Listed records:

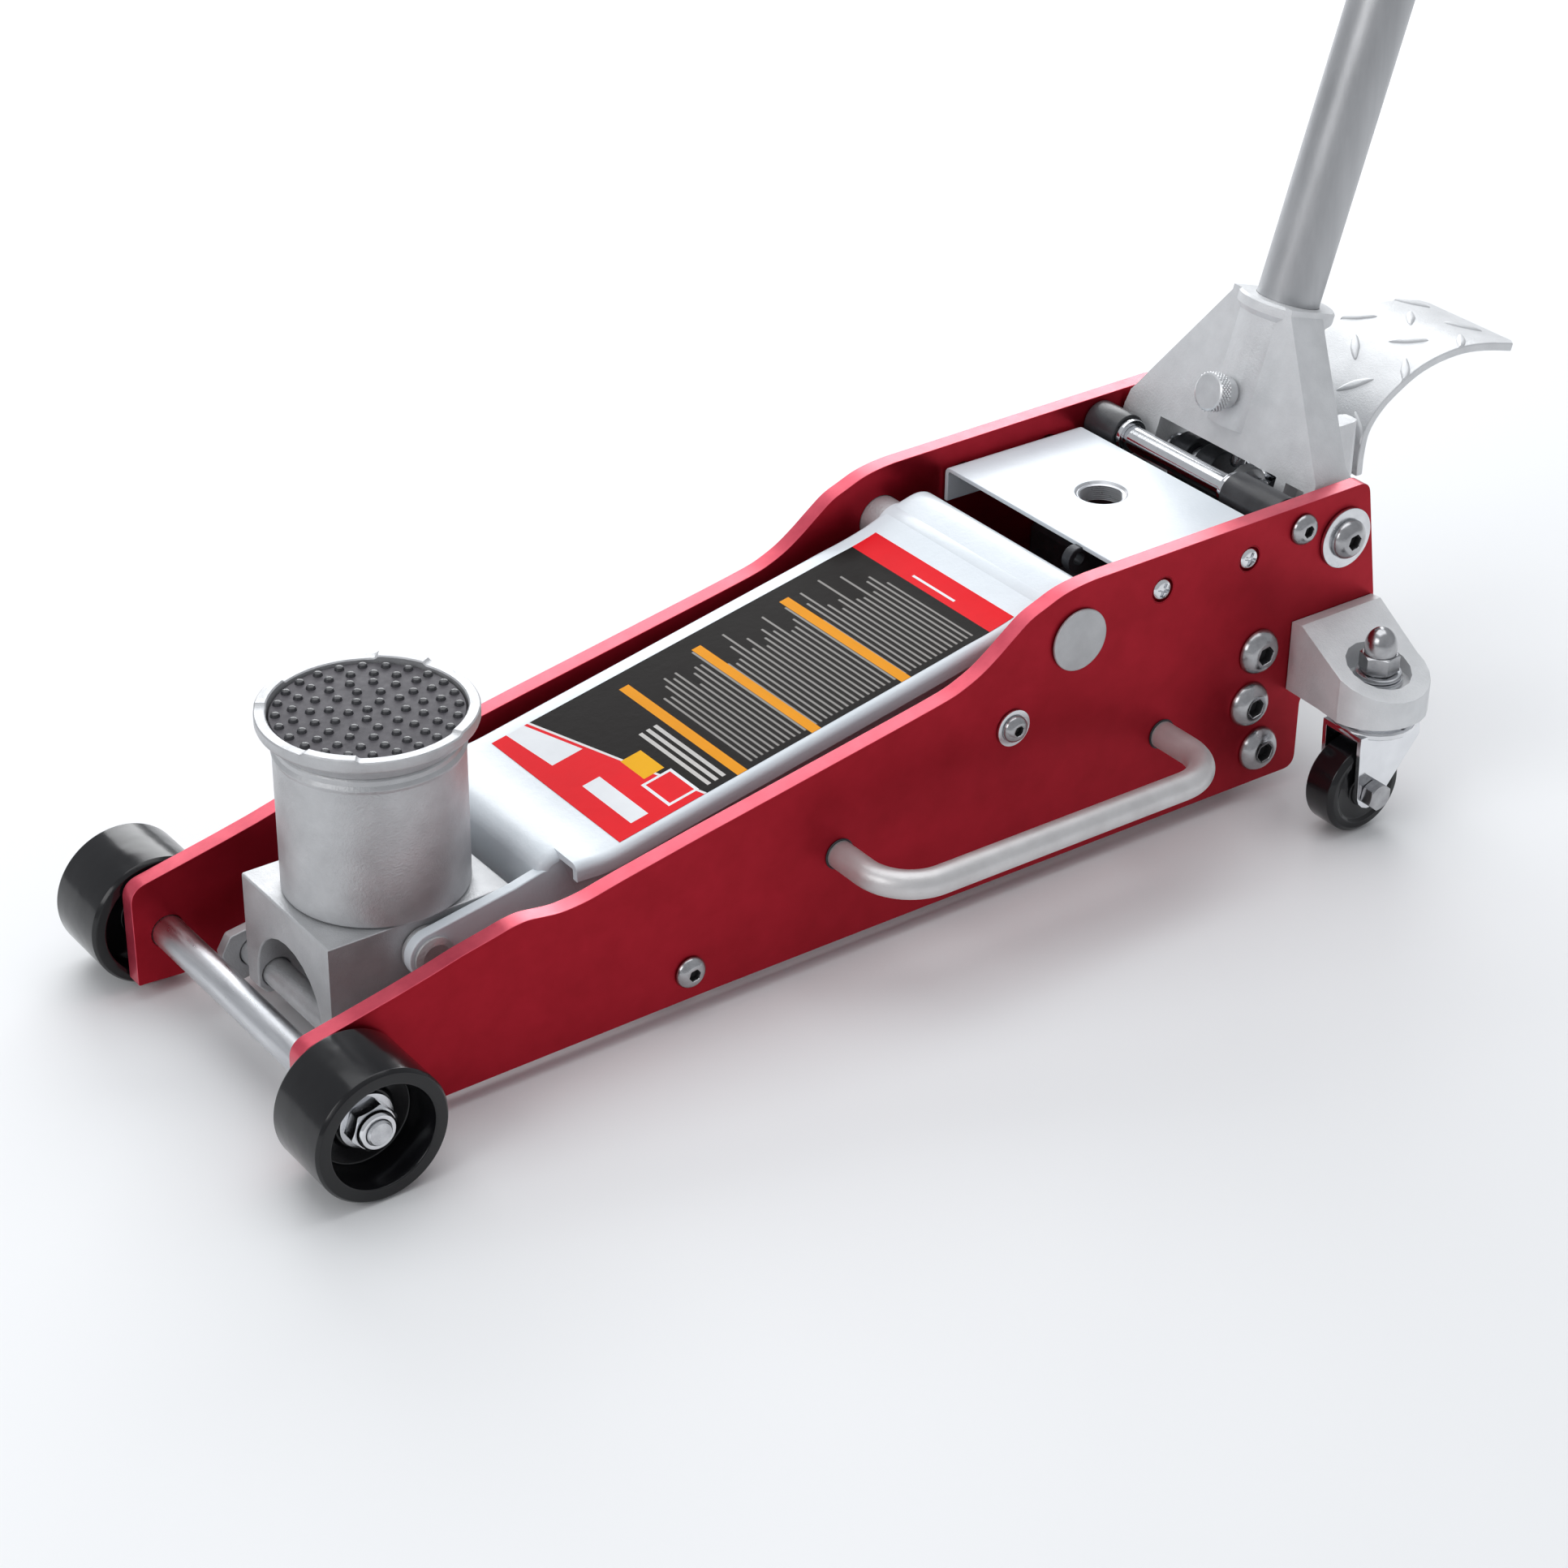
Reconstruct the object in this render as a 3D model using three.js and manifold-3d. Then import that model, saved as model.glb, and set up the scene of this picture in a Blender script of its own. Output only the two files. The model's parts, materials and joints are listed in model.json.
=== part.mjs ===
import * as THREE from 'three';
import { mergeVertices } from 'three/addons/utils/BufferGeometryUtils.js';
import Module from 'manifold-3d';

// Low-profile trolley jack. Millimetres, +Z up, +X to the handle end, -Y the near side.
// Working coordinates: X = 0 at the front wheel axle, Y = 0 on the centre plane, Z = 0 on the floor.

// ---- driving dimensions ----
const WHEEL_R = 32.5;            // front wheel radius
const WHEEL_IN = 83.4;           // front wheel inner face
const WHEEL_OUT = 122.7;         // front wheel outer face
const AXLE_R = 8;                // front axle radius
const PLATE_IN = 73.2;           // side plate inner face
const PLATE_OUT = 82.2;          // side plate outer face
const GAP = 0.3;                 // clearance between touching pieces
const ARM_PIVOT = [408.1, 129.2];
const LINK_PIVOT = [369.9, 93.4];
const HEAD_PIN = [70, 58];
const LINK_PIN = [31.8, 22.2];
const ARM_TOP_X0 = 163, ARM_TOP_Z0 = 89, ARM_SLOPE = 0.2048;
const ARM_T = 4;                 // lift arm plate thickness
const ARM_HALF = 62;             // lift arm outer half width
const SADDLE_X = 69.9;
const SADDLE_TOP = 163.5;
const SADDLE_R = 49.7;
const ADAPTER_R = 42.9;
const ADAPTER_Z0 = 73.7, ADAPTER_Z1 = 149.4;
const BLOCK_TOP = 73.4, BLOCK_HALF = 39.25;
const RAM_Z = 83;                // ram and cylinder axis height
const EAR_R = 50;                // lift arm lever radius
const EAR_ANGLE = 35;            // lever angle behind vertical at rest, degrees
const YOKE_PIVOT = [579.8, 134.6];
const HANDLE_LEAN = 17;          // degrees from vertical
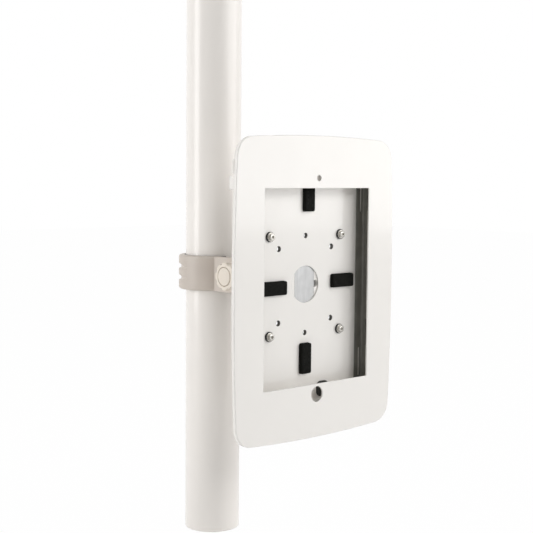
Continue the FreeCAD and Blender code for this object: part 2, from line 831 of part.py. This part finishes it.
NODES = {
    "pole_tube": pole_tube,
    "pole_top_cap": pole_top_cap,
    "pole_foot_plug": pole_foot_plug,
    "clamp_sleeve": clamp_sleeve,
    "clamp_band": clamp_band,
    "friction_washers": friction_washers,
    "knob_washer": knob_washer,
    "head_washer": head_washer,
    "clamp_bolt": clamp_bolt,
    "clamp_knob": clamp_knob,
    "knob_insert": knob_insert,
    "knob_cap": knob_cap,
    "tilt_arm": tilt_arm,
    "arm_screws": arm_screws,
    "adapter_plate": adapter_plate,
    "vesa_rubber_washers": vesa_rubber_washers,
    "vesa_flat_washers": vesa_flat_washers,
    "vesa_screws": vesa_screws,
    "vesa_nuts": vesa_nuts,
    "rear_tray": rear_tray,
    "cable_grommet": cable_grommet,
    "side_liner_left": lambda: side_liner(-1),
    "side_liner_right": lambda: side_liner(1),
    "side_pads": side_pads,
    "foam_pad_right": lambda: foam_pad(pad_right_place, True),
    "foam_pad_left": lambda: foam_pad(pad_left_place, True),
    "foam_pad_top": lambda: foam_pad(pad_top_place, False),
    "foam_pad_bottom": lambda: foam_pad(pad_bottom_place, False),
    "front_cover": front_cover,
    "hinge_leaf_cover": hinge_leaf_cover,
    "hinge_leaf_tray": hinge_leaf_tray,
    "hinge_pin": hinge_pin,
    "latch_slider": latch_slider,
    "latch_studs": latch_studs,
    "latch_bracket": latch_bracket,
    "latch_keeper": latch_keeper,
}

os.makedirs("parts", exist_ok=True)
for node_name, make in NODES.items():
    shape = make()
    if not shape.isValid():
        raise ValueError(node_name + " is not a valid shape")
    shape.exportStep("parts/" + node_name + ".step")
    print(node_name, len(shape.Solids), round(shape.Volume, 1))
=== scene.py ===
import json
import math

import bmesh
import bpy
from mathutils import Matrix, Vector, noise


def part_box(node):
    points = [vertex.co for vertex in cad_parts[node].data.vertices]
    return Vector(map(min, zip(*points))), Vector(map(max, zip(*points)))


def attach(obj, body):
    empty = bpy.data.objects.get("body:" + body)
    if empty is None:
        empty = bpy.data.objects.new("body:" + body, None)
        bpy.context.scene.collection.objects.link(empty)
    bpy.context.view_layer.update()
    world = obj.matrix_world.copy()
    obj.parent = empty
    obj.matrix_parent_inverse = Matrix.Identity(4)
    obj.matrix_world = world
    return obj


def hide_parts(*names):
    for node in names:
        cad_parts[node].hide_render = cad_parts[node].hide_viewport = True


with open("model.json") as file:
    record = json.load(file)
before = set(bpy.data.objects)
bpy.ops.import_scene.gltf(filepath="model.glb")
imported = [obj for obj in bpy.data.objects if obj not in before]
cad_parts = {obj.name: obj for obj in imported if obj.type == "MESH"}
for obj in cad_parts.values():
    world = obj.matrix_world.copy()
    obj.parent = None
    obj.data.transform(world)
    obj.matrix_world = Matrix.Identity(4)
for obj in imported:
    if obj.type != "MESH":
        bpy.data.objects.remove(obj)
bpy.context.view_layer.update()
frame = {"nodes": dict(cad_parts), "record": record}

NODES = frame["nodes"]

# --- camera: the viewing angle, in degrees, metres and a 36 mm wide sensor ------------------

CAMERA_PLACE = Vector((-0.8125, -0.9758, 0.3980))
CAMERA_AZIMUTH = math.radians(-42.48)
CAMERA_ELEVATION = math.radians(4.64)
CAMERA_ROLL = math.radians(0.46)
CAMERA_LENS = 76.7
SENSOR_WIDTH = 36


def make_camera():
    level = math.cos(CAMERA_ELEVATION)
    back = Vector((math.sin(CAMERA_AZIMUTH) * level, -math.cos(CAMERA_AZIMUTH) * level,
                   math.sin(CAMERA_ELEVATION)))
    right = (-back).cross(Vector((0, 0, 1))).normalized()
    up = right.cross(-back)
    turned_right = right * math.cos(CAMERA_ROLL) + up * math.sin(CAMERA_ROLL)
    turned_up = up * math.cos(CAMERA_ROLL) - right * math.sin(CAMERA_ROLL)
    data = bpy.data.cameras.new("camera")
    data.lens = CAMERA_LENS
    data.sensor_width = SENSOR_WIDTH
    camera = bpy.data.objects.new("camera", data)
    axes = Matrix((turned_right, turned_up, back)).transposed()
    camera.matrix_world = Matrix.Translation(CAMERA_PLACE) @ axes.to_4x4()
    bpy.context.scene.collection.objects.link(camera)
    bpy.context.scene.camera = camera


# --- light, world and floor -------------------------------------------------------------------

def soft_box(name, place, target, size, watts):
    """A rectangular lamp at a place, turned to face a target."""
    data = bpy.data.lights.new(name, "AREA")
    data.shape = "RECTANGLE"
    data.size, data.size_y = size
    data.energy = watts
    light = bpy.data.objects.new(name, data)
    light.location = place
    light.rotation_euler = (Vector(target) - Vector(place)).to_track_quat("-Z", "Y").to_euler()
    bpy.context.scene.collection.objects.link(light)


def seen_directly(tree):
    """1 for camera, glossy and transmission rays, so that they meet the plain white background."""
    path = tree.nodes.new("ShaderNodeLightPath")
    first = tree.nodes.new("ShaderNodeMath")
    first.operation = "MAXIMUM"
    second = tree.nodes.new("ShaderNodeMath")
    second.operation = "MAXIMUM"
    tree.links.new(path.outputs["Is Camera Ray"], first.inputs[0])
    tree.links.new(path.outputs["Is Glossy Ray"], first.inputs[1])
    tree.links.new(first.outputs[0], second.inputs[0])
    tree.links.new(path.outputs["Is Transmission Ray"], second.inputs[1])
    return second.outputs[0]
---
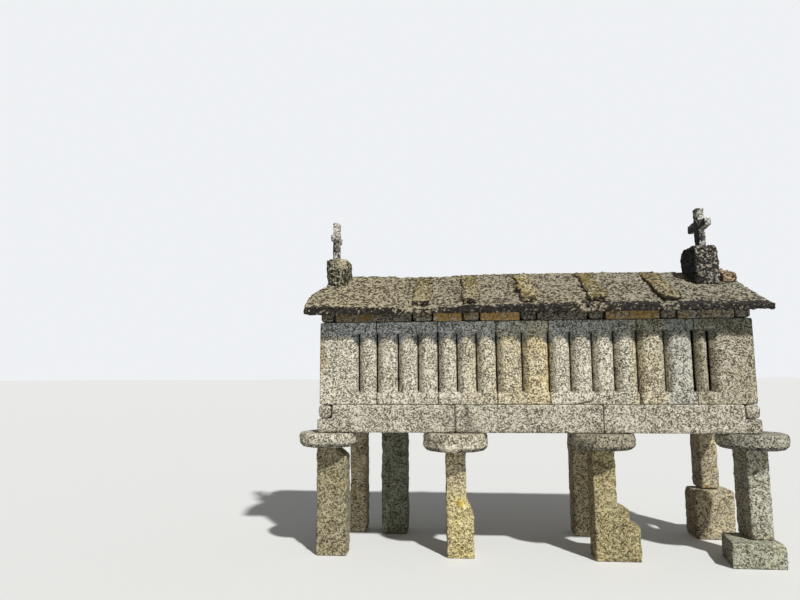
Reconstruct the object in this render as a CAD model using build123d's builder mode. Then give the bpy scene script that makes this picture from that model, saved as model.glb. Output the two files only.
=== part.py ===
--
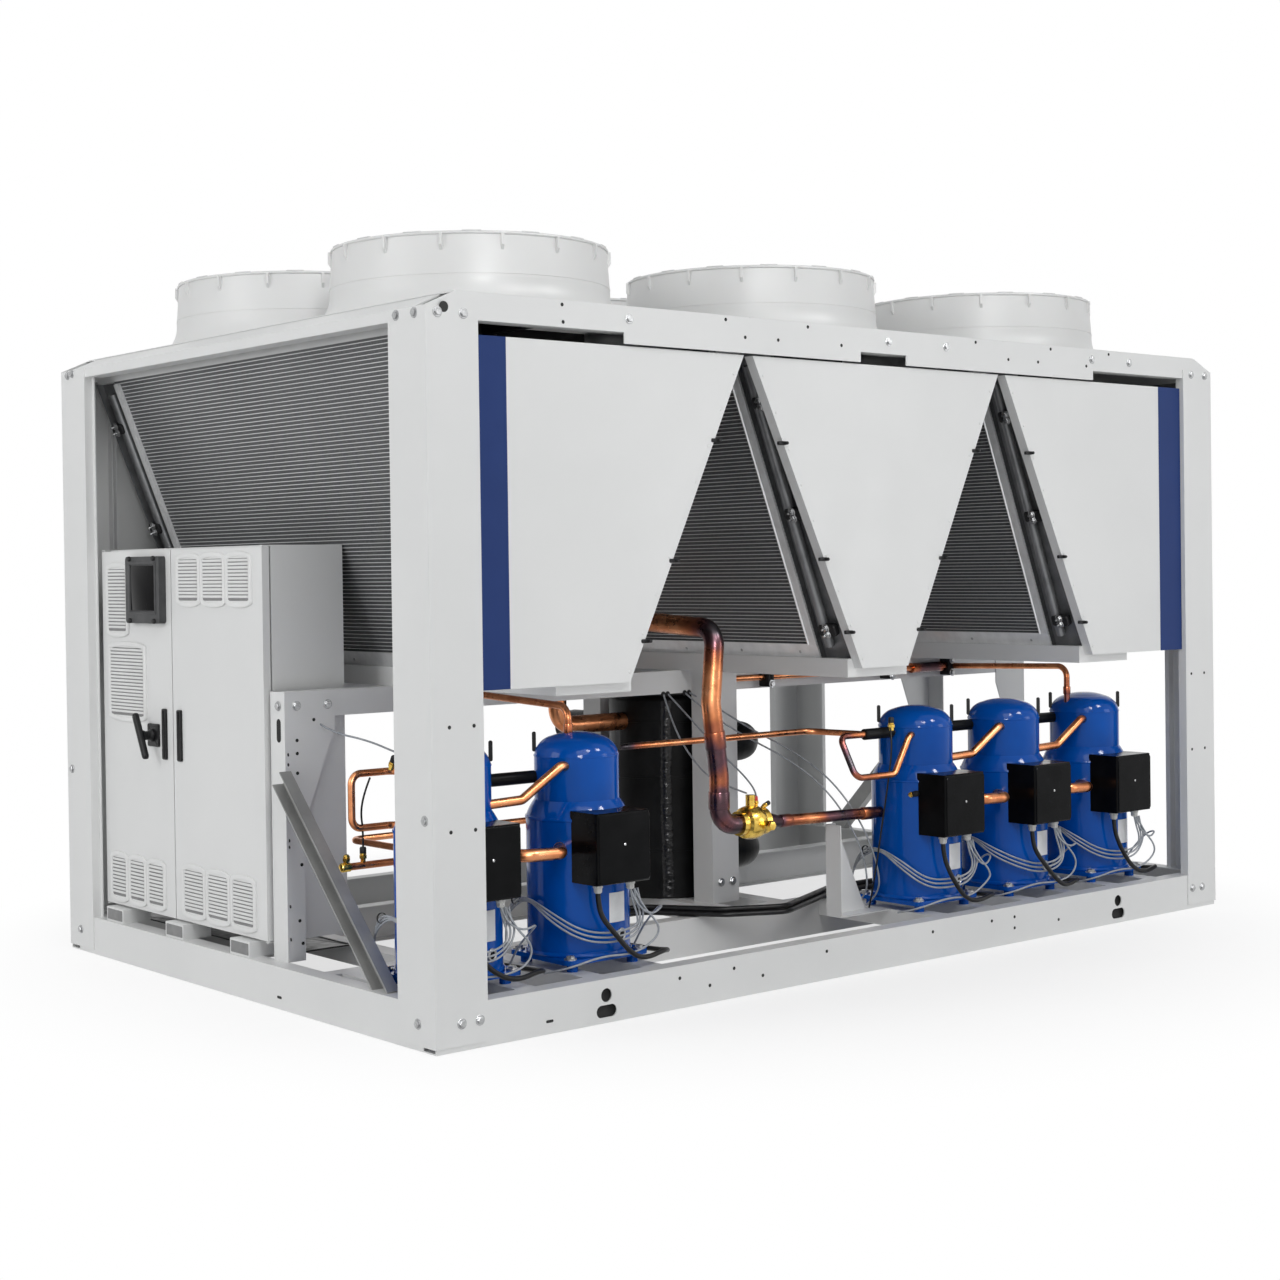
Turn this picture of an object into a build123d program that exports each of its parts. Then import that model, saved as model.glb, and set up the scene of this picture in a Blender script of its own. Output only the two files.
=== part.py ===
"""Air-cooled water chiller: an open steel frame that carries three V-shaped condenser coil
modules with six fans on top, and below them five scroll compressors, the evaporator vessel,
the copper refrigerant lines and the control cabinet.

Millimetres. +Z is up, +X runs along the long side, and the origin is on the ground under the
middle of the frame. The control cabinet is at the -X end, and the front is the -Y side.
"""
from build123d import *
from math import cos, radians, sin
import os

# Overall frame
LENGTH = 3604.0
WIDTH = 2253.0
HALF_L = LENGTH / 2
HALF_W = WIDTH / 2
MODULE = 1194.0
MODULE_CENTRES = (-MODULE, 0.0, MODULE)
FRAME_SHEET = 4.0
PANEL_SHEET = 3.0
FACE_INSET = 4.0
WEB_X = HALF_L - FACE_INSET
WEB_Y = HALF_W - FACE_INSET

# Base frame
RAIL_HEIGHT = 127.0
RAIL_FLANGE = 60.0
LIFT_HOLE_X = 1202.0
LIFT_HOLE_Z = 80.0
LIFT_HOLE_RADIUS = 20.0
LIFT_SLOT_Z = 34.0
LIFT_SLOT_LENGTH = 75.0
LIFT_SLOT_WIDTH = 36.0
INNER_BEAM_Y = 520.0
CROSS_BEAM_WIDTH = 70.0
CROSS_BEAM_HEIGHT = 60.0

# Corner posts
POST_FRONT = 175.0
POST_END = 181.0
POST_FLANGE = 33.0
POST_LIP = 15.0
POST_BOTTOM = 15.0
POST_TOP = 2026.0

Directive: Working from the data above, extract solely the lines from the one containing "for node_name, make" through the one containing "# --- camera: the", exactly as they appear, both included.

Solution to this task:
for node_name, make in NODES.items():
    shape = make()
    if not shape.isValid():
        raise ValueError(node_name + " is not a valid shape")
    shape.exportStep("parts/" + node_name + ".step")
    print(node_name, len(shape.Solids), round(shape.Volume, 1))
=== scene.py ===
import json
import math

import bmesh
import bpy
from mathutils import Matrix, Vector, noise


def part_box(node):
    points = [vertex.co for vertex in cad_parts[node].data.vertices]
    return Vector(map(min, zip(*points))), Vector(map(max, zip(*points)))


def attach(obj, body):
    empty = bpy.data.objects.get("body:" + body)
    if empty is None:
        empty = bpy.data.objects.new("body:" + body, None)
        bpy.context.scene.collection.objects.link(empty)
    bpy.context.view_layer.update()
    world = obj.matrix_world.copy()
    obj.parent = empty
    obj.matrix_parent_inverse = Matrix.Identity(4)
    obj.matrix_world = world
    return obj


def hide_parts(*names):
    for node in names:
        cad_parts[node].hide_render = cad_parts[node].hide_viewport = True


with open("model.json") as file:
    record = json.load(file)
before = set(bpy.data.objects)
bpy.ops.import_scene.gltf(filepath="model.glb")
imported = [obj for obj in bpy.data.objects if obj not in before]
cad_parts = {obj.name: obj for obj in imported if obj.type == "MESH"}
for obj in cad_parts.values():
    world = obj.matrix_world.copy()
    obj.parent = None
    obj.data.transform(world)
    obj.matrix_world = Matrix.Identity(4)
for obj in imported:
    if obj.type != "MESH":
        bpy.data.objects.remove(obj)
bpy.context.view_layer.update()
frame = {"nodes": dict(cad_parts), "record": record}

NODES = frame["nodes"]

# --- camera: the viewing angle, in degrees, metres and a 36 mm wide sensor ------------------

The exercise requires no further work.